Élise, elle, n’a pas ce problème de logement : elle en a déjà un sur la commune de Laval. Après avoir également passé le BPREA il y a trois ans, elle cherche depuis septembre 2020 des terrains où cultiver sur les balcons de Belledonne, pas trop loin de chez elle, entre Theys et Revel. Des terres pentues loin d’être idéales pour l’agriculture hors élevage, mais qui jusqu’à l’après-guerre étaient aussi garnies de vignes et de vergers. Ça tombe bien : Élise veut s’installer en fruits et petits fruits.
Après des années d’efforts, elle est parvenue à obtenir deux petits terrains où elle a commencé à planter des arbres, même si c’est pour l’instant insuffisant pour en vivre.
Le récit de ses recherches est épique et riche de détails tragico-burlesques. « Plein de proprios ne font rien de leur terrain, mais ne veulent pas signer de bail agricole. Ils attendent que ça passe constructible. Ils préfèrent le laisser à un éleveur pour du pâturage, c’est facilement réversible… Mais si tu fais un joli verger, c’est plus compliqué d’envisager de le raser pour faire un lotissement. » Ici comme ailleurs, les porteurs de projet en recherche de terrains cultivables doivent faire face aux petits conflits interpersonnels et grands enjeux ancestraux. Élise et Léa, maraîchères installées à Laval grâce à une ferme communale, analysent. « Il y a plein d’enjeux générationnels, familiaux, amicaux dans le rapport à la propriété de la terre. Il y a le regard des anciens, des voisins… Même des gens intelligents, pleins de bonne volonté n’arrivent pas à transmettre. » Ces difficultés universelles sont aggravées ici par la pression foncière due au développement économique, en particulier le dynamisme de l’industrie de la microélectronique. L’appât du gain potentiel en cas de passage en constructible souffle contre les projets d’installation.

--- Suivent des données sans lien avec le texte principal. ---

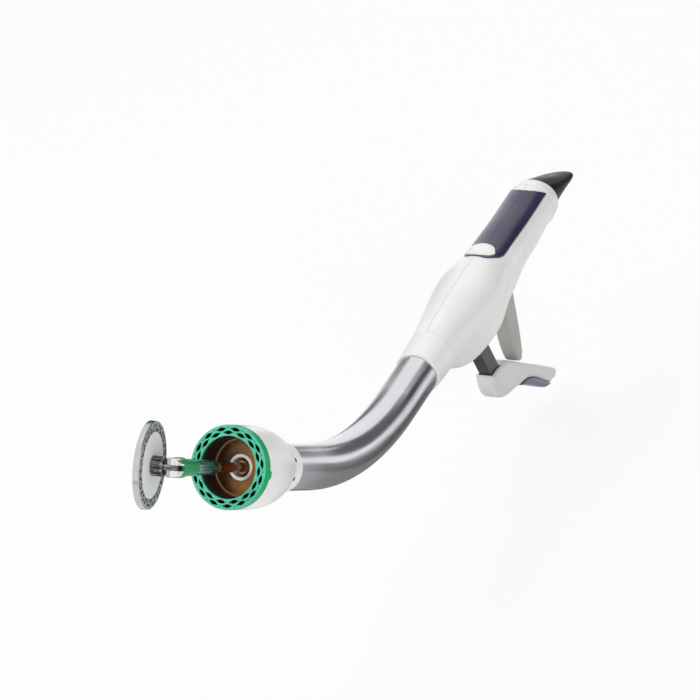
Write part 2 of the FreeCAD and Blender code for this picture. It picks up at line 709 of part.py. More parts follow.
def pad_zone():
    """Space that the soft pad takes on top of the grip, upright and mirrored about the plane."""
    left = [Vector(x, y, PAD_LOWEST) for x, y in PAD_HALF_OUTLINE]
    right = [Vector(p.x, -p.y, PAD_LOWEST) for p in reversed(left[1:-1])]
    face = Part.Face(Part.makePolygon(left + right + left[:1]))
    face.translate(Vector(NOSE_X, 0, 0))
    return face.extrude(Vector(0, 0, 40))


def hump_oval(grow):
    """Upright oval bar around the hump."""
    curve = oval(HUMP_WIDTH / 2 + grow, HUMP_LENGTH / 2 + grow)
    face = Part.Face(Part.Wire(curve.toShape()))
    face.rotate(Vector(0, 0, 0), UP, 90)
    face.translate(Vector(NOSE_X + HUMP_CENTRE, 0, 2))
    return face.extrude(Vector(0, 0, 30))


def hump_cap():
    """White oval button-like dome at the front end of the pad."""
    base = body_form(PAD_THICKNESS)
    top = hump_base_height() + HUMP_HEIGHT
    ball = Part.makeSphere(HUMP_DOME, Vector(NOSE_X + HUMP_CENTRE, 0, top - HUMP_DOME))
    return hump_oval(0).common(ball).cut(base)


def hump_base_height():
    """Height of the shell's outer surface under the middle of the hump."""
    return section_at(HUMP_CENTRE)[1]


def grip_pads():
    """Two halves of the soft blue pad, meeting on top of the grip."""
    layer = body_form(-PAD_PROUD).cut(body_form(PAD_THICKNESS)).common(pad_zone())
    layer = layer.cut(hump_oval(SEAT_CLEARANCE))
    half = PAD_SEAM / 2
    groove = block(NOSE_X, NOSE_X + BODY_END, -half, half, 0, 60)
    layer = layer.cut(groove)
    return half_of(layer, 1), half_of(layer, -1)


def boss(x, z, radius):
    """Post across the whole handle, before it is trimmed by the shell."""
    return cross_rod(x, z, radius, 40)


def handle_shell():
    """Whole hollow handle before it is split, with bosses, slots and seats."""
    outer = body_form(0)
    cavity = body_form(BODY_WALL).common(slab(CAVITY_START, CAVITY_END))
    shell = outer.cut(cavity)
    arm_gap = ARM_THICKNESS / 2 + SLOT_SIDE_GAP
    safety_gap = SAFETY_WIDTH / 2 + SLOT_SIDE_GAP
    posts = [
        boss(LEVER_PIVOT[0], LEVER_PIVOT[1], LEVER_PIN_RADIUS + BOSS_WALL).cut(
            block(NOSE_X, NOSE_X + 150, -arm_gap, arm_gap, -60, 60)),
        boss(SAFETY_PIVOT[0], SAFETY_PIVOT[1], SAFETY_PIN_RADIUS + BOSS_WALL).cut(
            block(NOSE_X, NOSE_X + 150, -safety_gap, safety_gap, -60, 60))]
    for x, z in BODY_SCREW_PLACES:
        posts.append(boss(x, z, BODY_SCREW_RADIUS + BOSS_WALL))
    inside = Part.makeCompound([post.common(outer) for post in posts])
    shell = shell.fuse(inside.Solids)
    cuts = [x_rod(SHAFT_RADIUS + SEAT_CLEARANCE, 0, CAVITY_START + 1),
            x_rod(BUSH_RADIUS + SEAT_CLEARANCE, CAVITY_END - 1, BODY_END + 1),
            pivot_rod(LEVER_PIVOT, LEVER_PIN_RADIUS + SEAT_CLEARANCE, SEAT_CLEARANCE),
            pivot_rod(SAFETY_PIVOT, SAFETY_PIN_RADIUS + SEAT_CLEARANCE, SEAT_CLEARANCE),
            block(NOSE_X + LEVER_SLOT[0], NOSE_X + LEVER_SLOT[1], -arm_gap, arm_gap, -60, -14),
            block(NOSE_X + SAFETY_SLOT[0], NOSE_X + SAFETY_SLOT[1], -safety_gap, safety_gap, -60, -8)]
    cuts += screw_holes()
    shell = shell.cut(Part.makeCompound(cuts))
    pad_space = outer.cut(body_form(PAD_THICKNESS)).common(pad_zone())
    return shell.cut(pad_space)


def screw_holes():
    """Holes and head seats for the screws that join the two shells, from the +Y side."""
    holes = []
    for x, z in BODY_SCREW_PLACES:
        start = Vector(NOSE_X + x, 40, z)
        head = BODY_SCREW_HEAD + SEAT_CLEARANCE
        holes.append(Part.makeCylinder(head, 40 - screw_depth(x, z), start, -ALONG_Y))
        shank = BODY_SCREW_RADIUS + SEAT_CLEARANCE
        holes.append(Part.makeCylinder(shank, 40 + SCREW_BITE + 0.5, start, -ALONG_Y))
    return holes


def section_at(x):
    """Half width, top and bottom of the shell at a distance behind the nose rim."""
    for before, after in zip(BODY_SECTIONS, BODY_SECTIONS[1:]):
        if before[0] <= x <= after[0]:
            share = (x - before[0]) / (after[0] - before[0])
            return [a + share * (b - a) for a, b in zip(before[1:], after[1:])]
    return BODY_SECTIONS[-1][1:]


def shell_reach(x, z):
    """Distance of the shell's outer surface from the symmetry plane at a height."""
    width, top, bottom = section_at(x)
    height = top if z > 0 else bottom
    return width * math.sqrt(1 - (z / height) ** 2)


def screw_depth(x, z):
    """Distance from the symmetry plane to the underside of a screw's head."""
    return shell_reach(x, z) - SCREW_SINK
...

L’autre difficulté universelle pour les jeunes « petits » paysans, c’est la place prise par les « grands ». Si la plupart des agriculteurs récemment installés rencontrés sont sur les coteaux, c’est parce que les terres de la plaine sont en immense majorité cultivées par des « vieilles familles » à la tête de grandes exploitations, incitées à s’agrandir perpétuellement par différents mécanismes (primes de la Politique agricole commune (Pac), remembrement, amortissement de machines agricoles de plus en plus chères, etc.). Situées au bord de l’Isère, avec la nappe juste en-dessous, ces terres agricoles sont aujourd’hui essentiellement occupées par des cultures de céréales (maïs, soja) ou par des noyers. Ce qui est un peu dommage selon Benoit : la plaine du Grésivaudan fait partie des «  meilleures terres agricoles de France depuis les années 1860 ». À cette période, l’Isère a été endiguée, asséchant de nombreux anciens marécages, les derniers disparaissant en 1968 (quand a eu lieu la coupure de la boucle de la Bâtie créant les lacs des bois français). «  Tout le Grésivaudan est encore classé “zone humide”. Ce sont des sols qui produisent une biomasse en énorme quantité. La texture du sol fait que l’eau remonte. » Le BPREA a une ferme-école au bord de l’Isère : «  La nappe est tellement proche qu’on n’arrose quasiment pas, même sous serre.  »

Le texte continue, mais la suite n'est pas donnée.